Starting at the line containing "Write the FreeCAD", copy each line exactly, ending with the line containing "# +X runs along". Leave out everything else.

**** INPUT MATERIAL

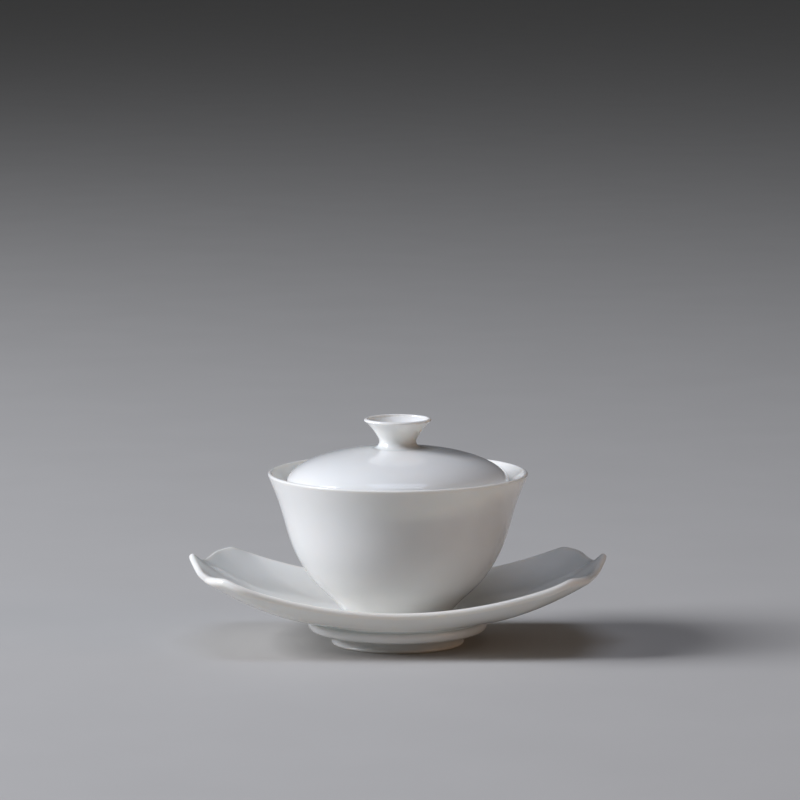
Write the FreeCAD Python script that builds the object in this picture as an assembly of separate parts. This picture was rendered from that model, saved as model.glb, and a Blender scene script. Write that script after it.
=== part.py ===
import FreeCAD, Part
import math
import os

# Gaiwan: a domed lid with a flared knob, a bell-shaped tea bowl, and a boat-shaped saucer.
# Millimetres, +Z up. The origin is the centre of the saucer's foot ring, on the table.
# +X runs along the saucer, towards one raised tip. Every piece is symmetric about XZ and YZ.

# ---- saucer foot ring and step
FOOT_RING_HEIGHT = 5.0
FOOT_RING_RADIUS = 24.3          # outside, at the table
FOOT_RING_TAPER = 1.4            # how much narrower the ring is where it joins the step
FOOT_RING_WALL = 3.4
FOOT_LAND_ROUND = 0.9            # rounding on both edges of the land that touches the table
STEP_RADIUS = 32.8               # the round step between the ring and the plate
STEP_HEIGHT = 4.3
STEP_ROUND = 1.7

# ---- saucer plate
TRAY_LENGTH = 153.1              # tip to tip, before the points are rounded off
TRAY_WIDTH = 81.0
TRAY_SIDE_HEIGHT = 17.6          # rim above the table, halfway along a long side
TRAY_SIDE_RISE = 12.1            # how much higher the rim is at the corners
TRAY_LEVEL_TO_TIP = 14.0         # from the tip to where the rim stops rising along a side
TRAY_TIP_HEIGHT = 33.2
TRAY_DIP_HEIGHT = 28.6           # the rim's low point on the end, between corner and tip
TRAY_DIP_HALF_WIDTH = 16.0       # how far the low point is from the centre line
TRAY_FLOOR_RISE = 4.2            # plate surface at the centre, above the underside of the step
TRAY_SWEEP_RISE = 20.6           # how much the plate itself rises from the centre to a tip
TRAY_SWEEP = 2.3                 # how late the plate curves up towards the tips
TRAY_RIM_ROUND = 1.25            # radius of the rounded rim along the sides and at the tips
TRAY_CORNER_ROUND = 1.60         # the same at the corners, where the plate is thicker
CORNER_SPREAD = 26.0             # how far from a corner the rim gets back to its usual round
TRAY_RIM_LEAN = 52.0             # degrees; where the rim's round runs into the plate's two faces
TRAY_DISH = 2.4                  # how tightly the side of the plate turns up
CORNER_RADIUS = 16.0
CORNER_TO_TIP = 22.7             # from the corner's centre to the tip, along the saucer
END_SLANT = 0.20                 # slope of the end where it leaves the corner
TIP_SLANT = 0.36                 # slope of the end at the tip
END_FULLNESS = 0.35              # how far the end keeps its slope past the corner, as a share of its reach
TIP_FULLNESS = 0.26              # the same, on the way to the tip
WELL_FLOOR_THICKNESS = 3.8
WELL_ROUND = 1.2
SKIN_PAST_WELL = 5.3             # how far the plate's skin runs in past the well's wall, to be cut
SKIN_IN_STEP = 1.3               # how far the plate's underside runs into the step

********
**** INPUT MATERIAL

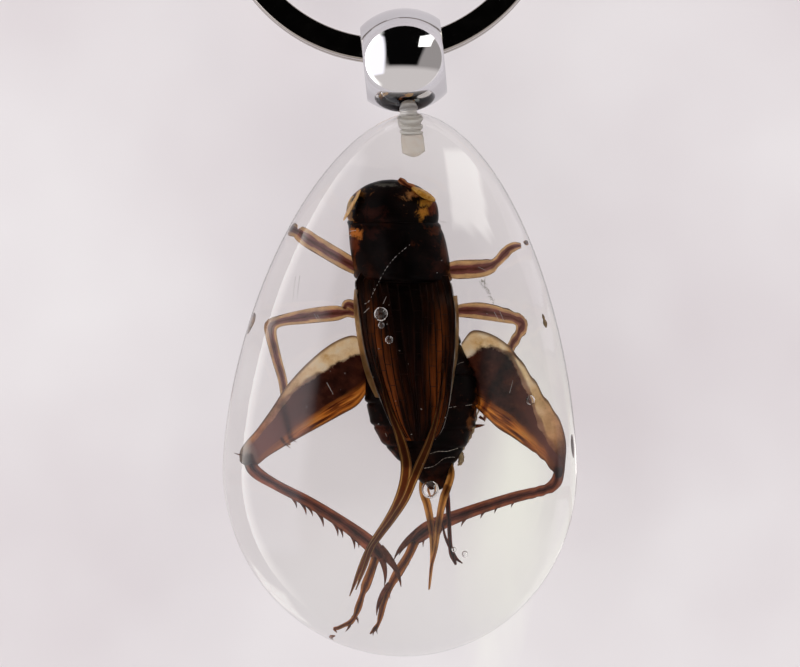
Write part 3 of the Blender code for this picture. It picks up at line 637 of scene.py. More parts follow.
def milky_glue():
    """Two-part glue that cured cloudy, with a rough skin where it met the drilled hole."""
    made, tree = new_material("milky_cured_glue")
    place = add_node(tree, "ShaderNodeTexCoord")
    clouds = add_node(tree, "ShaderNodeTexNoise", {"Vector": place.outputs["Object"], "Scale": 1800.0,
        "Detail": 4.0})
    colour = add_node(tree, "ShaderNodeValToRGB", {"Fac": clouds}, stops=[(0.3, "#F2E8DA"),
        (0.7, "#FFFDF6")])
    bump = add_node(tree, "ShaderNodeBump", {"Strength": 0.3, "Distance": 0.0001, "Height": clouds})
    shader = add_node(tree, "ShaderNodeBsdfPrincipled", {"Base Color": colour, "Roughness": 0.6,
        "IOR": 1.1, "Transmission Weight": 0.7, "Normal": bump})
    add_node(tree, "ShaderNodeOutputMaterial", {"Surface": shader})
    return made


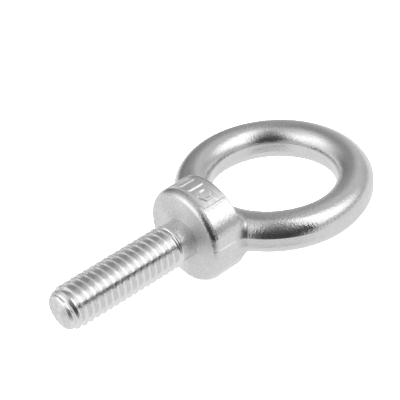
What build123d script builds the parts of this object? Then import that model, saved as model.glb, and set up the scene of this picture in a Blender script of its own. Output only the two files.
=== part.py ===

********
**** INPUT MATERIAL

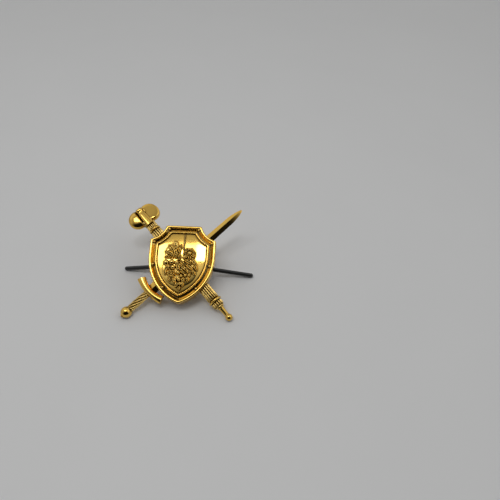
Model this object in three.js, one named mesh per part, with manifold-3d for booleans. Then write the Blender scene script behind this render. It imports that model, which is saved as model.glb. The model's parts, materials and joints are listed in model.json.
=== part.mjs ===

********

-- RESULT --
Write the FreeCAD Python script that builds the object in this picture as an assembly of separate parts. This picture was rendered from that model, saved as model.glb, and a Blender scene script. Write that script after it.
=== part.py ===
import FreeCAD, Part
import math
import os

# Gaiwan: a domed lid with a flared knob, a bell-shaped tea bowl, and a boat-shaped saucer.
# Millimetres, +Z up. The origin is the centre of the saucer's foot ring, on the table.
# +X runs along the saucer, towards one raised tip. Every piece is symmetric about XZ and YZ.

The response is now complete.